>> Start TASK INPUT
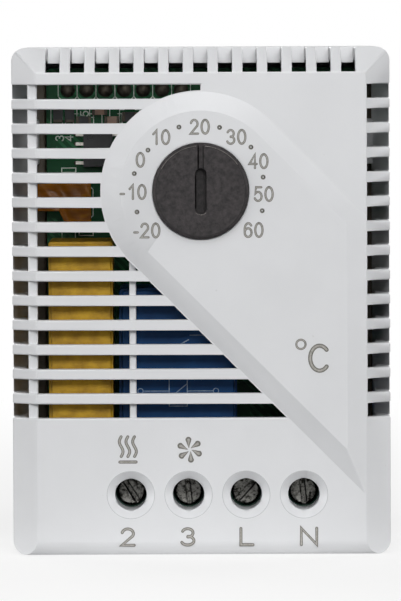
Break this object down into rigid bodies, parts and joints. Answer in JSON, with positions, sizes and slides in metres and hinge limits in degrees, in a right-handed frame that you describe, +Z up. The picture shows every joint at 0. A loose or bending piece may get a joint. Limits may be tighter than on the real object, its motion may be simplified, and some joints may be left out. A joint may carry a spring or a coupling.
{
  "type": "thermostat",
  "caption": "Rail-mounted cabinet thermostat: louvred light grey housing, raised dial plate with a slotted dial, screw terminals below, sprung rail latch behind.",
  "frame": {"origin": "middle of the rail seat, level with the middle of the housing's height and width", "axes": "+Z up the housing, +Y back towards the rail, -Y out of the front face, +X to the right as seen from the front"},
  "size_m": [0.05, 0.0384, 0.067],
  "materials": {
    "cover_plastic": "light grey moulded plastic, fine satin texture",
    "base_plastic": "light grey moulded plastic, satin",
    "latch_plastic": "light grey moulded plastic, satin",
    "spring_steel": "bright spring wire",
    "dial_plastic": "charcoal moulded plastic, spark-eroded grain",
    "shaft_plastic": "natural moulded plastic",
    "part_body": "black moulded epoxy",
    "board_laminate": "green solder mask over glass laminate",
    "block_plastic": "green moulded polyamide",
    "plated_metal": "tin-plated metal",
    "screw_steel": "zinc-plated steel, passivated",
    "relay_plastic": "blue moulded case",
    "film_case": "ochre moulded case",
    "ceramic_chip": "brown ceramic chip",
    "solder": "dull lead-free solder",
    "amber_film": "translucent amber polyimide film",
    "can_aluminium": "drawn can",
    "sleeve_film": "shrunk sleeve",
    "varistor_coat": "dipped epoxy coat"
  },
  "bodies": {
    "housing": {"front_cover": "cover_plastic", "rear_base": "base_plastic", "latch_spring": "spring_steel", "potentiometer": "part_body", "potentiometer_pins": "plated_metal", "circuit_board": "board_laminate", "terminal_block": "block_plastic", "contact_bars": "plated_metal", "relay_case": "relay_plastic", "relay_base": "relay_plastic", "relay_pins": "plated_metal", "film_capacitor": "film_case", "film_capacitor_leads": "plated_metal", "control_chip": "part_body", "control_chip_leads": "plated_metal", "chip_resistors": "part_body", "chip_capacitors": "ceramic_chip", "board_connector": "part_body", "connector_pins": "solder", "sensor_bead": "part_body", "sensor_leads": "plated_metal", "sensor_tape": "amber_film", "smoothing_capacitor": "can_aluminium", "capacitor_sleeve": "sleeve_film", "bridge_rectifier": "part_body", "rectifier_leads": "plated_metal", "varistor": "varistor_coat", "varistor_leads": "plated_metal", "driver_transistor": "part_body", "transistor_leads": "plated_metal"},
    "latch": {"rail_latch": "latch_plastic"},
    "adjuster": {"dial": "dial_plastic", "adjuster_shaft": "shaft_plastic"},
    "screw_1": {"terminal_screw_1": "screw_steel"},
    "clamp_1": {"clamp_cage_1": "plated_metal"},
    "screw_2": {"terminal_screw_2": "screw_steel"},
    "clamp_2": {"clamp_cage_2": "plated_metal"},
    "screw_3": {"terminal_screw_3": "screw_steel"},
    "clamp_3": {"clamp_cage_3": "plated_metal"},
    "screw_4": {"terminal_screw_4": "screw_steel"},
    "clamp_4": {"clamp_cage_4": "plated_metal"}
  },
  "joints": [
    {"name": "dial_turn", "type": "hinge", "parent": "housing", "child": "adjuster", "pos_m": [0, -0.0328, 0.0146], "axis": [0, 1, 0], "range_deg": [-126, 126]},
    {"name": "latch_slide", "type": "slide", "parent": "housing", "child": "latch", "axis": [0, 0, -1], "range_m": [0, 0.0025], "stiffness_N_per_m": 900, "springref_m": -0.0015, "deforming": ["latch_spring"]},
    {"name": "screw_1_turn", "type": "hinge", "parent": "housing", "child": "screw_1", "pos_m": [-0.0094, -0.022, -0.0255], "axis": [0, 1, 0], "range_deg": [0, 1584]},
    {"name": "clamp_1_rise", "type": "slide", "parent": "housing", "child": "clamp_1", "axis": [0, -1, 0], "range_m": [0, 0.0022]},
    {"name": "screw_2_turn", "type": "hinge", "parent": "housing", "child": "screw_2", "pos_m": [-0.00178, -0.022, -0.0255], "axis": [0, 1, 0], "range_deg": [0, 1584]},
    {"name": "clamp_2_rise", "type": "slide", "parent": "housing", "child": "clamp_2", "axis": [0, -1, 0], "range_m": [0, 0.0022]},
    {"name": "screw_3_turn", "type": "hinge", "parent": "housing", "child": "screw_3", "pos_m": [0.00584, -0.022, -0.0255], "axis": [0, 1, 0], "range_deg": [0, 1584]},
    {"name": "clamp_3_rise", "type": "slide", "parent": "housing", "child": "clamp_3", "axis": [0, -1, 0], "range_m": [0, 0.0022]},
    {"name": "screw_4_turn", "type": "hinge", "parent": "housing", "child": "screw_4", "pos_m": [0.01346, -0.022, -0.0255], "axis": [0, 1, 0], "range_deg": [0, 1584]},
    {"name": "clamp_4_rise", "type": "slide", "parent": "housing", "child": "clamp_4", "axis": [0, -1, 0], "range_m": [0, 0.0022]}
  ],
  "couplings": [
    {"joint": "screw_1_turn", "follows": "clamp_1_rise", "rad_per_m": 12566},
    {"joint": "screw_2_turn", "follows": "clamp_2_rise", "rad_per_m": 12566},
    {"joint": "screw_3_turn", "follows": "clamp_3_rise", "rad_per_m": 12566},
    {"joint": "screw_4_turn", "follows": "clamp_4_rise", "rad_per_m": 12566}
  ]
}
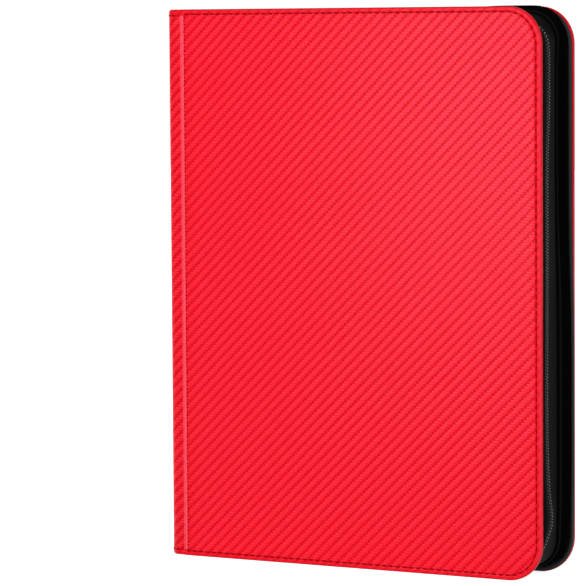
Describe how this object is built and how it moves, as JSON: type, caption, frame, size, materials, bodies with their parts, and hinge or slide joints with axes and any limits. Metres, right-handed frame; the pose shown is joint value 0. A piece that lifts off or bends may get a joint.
>> End TASK INPUT
#### WORK TO COMPLETE
Quote the material exactly, leaving nothing out.

#### WORKED SOLUTION
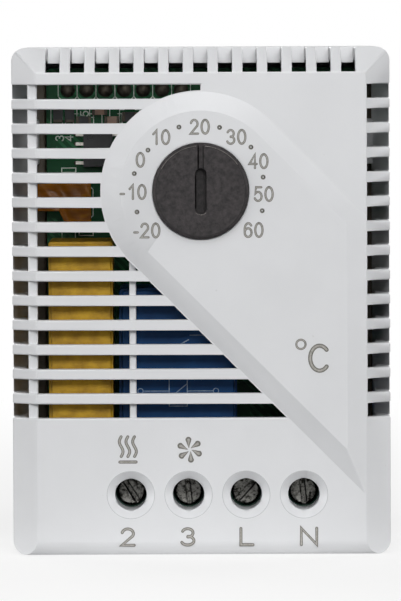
Break this object down into rigid bodies, parts and joints. Answer in JSON, with positions, sizes and slides in metres and hinge limits in degrees, in a right-handed frame that you describe, +Z up. The picture shows every joint at 0. A loose or bending piece may get a joint. Limits may be tighter than on the real object, its motion may be simplified, and some joints may be left out. A joint may carry a spring or a coupling.
{
  "type": "thermostat",
  "caption": "Rail-mounted cabinet thermostat: louvred light grey housing, raised dial plate with a slotted dial, screw terminals below, sprung rail latch behind.",
  "frame": {"origin": "middle of the rail seat, level with the middle of the housing's height and width", "axes": "+Z up the housing, +Y back towards the rail, -Y out of the front face, +X to the right as seen from the front"},
  "size_m": [0.05, 0.0384, 0.067],
  "materials": {
    "cover_plastic": "light grey moulded plastic, fine satin texture",
    "base_plastic": "light grey moulded plastic, satin",
    "latch_plastic": "light grey moulded plastic, satin",
    "spring_steel": "bright spring wire",
    "dial_plastic": "charcoal moulded plastic, spark-eroded grain",
    "shaft_plastic": "natural moulded plastic",
    "part_body": "black moulded epoxy",
    "board_laminate": "green solder mask over glass laminate",
    "block_plastic": "green moulded polyamide",
    "plated_metal": "tin-plated metal",
    "screw_steel": "zinc-plated steel, passivated",
    "relay_plastic": "blue moulded case",
    "film_case": "ochre moulded case",
    "ceramic_chip": "brown ceramic chip",
    "solder": "dull lead-free solder",
    "amber_film": "translucent amber polyimide film",
    "can_aluminium": "drawn can",
    "sleeve_film": "shrunk sleeve",
    "varistor_coat": "dipped epoxy coat"
  },
  "bodies": {
    "housing": {"front_cover": "cover_plastic", "rear_base": "base_plastic", "latch_spring": "spring_steel", "potentiometer": "part_body", "potentiometer_pins": "plated_metal", "circuit_board": "board_laminate", "terminal_block": "block_plastic", "contact_bars": "plated_metal", "relay_case": "relay_plastic", "relay_base": "relay_plastic", "relay_pins": "plated_metal", "film_capacitor": "film_case", "film_capacitor_leads": "plated_metal", "control_chip": "part_body", "control_chip_leads": "plated_metal", "chip_resistors": "part_body", "chip_capacitors": "ceramic_chip", "board_connector": "part_body", "connector_pins": "solder", "sensor_bead": "part_body", "sensor_leads": "plated_metal", "sensor_tape": "amber_film", "smoothing_capacitor": "can_aluminium", "capacitor_sleeve": "sleeve_film", "bridge_rectifier": "part_body", "rectifier_leads": "plated_metal", "varistor": "varistor_coat", "varistor_leads": "plated_metal", "driver_transistor": "part_body", "transistor_leads": "plated_metal"},
    "latch": {"rail_latch": "latch_plastic"},
    "adjuster": {"dial": "dial_plastic", "adjuster_shaft": "shaft_plastic"},
    "screw_1": {"terminal_screw_1": "screw_steel"},
    "clamp_1": {"clamp_cage_1": "plated_metal"},
    "screw_2": {"terminal_screw_2": "screw_steel"},
    "clamp_2": {"clamp_cage_2": "plated_metal"},
    "screw_3": {"terminal_screw_3": "screw_steel"},
    "clamp_3": {"clamp_cage_3": "plated_metal"},
    "screw_4": {"terminal_screw_4": "screw_steel"},
    "clamp_4": {"clamp_cage_4": "plated_metal"}
  },
  "joints": [
    {"name": "dial_turn", "type": "hinge", "parent": "housing", "child": "adjuster", "pos_m": [0, -0.0328, 0.0146], "axis": [0, 1, 0], "range_deg": [-126, 126]},
    {"name": "latch_slide", "type": "slide", "parent": "housing", "child": "latch", "axis": [0, 0, -1], "range_m": [0, 0.0025], "stiffness_N_per_m": 900, "springref_m": -0.0015, "deforming": ["latch_spring"]},
    {"name": "screw_1_turn", "type": "hinge", "parent": "housing", "child": "screw_1", "pos_m": [-0.0094, -0.022, -0.0255], "axis": [0, 1, 0], "range_deg": [0, 1584]},
    {"name": "clamp_1_rise", "type": "slide", "parent": "housing", "child": "clamp_1", "axis": [0, -1, 0], "range_m": [0, 0.0022]},
    {"name": "screw_2_turn", "type": "hinge", "parent": "housing", "child": "screw_2", "pos_m": [-0.00178, -0.022, -0.0255], "axis": [0, 1, 0], "range_deg": [0, 1584]},
    {"name": "clamp_2_rise", "type": "slide", "parent": "housing", "child": "clamp_2", "axis": [0, -1, 0], "range_m": [0, 0.0022]},
    {"name": "screw_3_turn", "type": "hinge", "parent": "housing", "child": "screw_3", "pos_m": [0.00584, -0.022, -0.0255], "axis": [0, 1, 0], "range_deg": [0, 1584]},
    {"name": "clamp_3_rise", "type": "slide", "parent": "housing", "child": "clamp_3", "axis": [0, -1, 0], "range_m": [0, 0.0022]},
    {"name": "screw_4_turn", "type": "hinge", "parent": "housing", "child": "screw_4", "pos_m": [0.01346, -0.022, -0.0255], "axis": [0, 1, 0], "range_deg": [0, 1584]},
    {"name": "clamp_4_rise", "type": "slide", "parent": "housing", "child": "clamp_4", "axis": [0, -1, 0], "range_m": [0, 0.0022]}
  ],
  "couplings": [
    {"joint": "screw_1_turn", "follows": "clamp_1_rise", "rad_per_m": 12566},
    {"joint": "screw_2_turn", "follows": "clamp_2_rise", "rad_per_m": 12566},
    {"joint": "screw_3_turn", "follows": "clamp_3_rise", "rad_per_m": 12566},
    {"joint": "screw_4_turn", "follows": "clamp_4_rise", "rad_per_m": 12566}
  ]
}
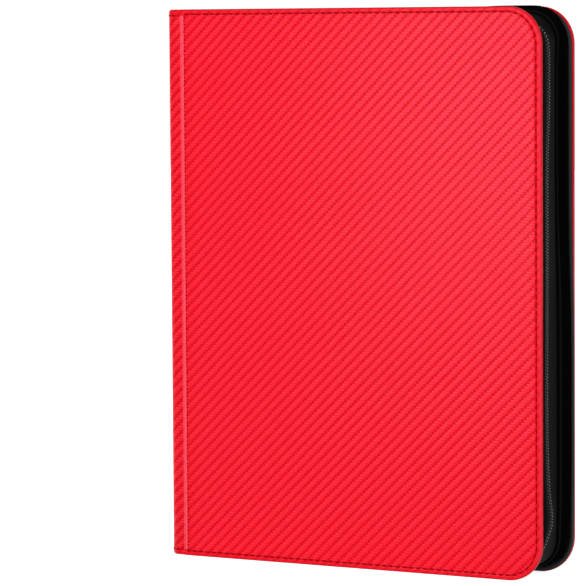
Describe how this object is built and how it moves, as JSON: type, caption, frame, size, materials, bodies with their parts, and hinge or slide joints with axes and any limits. Metres, right-handed frame; the pose shown is joint value 0. A piece that lifts off or bends may get a joint.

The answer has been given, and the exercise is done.